Thursday, January 16, 2020 by Elizabeth Pagano

City Council candidates tally their six-week fundraising totals

This November, candidates will compete for City Council seats in Districts 2, 4, 6, 7, and 10. Mayor Pro Tem Delia Garza has already announced that she will not be seeking reelection in District 2; instead she is running for Travis County attorney in an already heated race. As for the City Council races, they have not yet quite begun, with candidates announcing their six-week funding totals on Wednesday.

As we reported earlier in the week, District 7 Council Member Leslie Pool was the first to submit her report, recording contributions of $10,985 and a loan of $52,500 to her campaign in July. As Jo Clifton reported, “Pool’s contributors include fellow Council Member Ann Kitchen and a number of neighborhood advocates, including Linda Bailey, and David King, Ann Denkler and Don Leighton-Burwell, who serve on the city’s land use commissions. Attorney and frequent Council critic Fred Lewis and his wife Dawn also contributed, as did Ellen Jefferson, executive director of Austin Pets Alive!”
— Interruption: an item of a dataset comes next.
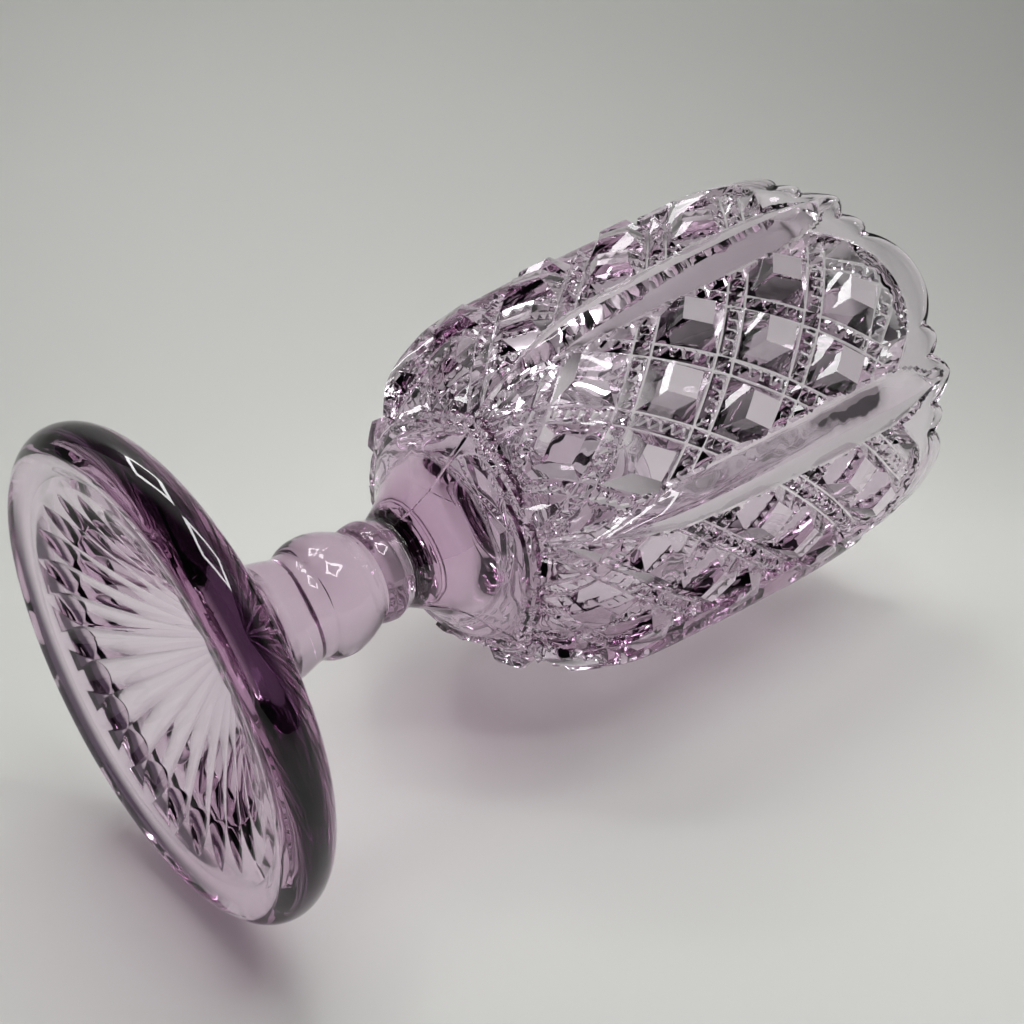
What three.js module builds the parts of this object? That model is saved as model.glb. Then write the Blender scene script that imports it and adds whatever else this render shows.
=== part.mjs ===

Council Member Alison Alter, who is seeking reelection in District 10, also submitted her report early. Alter raised a whopping $61,665 in the first six weeks of her campaign. Her contributions came from donors that include Capital Factory founder Joshua Baer, Council members Kathie Tovo and Ann Kitchen, Travis County Commissioner Brigid Shea, former Travis County Auditor Susan Spataro, attorney/agitator Fred Lewis, activist Brian Rodgers, District 7 staffers Amy Smith and Louisa Brinsmade, PR consultant Elizabeth Christian, Hill Country Conservancy CEO George Cofer, 1-800-Contacts founder Jonathan Coon, former Austin Neighborhoods Council President Mary Ingle (who lists her employer as Save Our City Austin Inc.), Austin Sierra Club’s Roy Waley, Shoal Creek Conservancy’s former Board President Ted Siff, C3’s Charlie Jones, philanthropist Tom Meredith, and a whole host of former and current Planning commissioners, including Mandy Dealey, Ann Denkler, Jim Duncan, Betsy Greenberg, Jolene Kiolbassa and Patricia Seeger.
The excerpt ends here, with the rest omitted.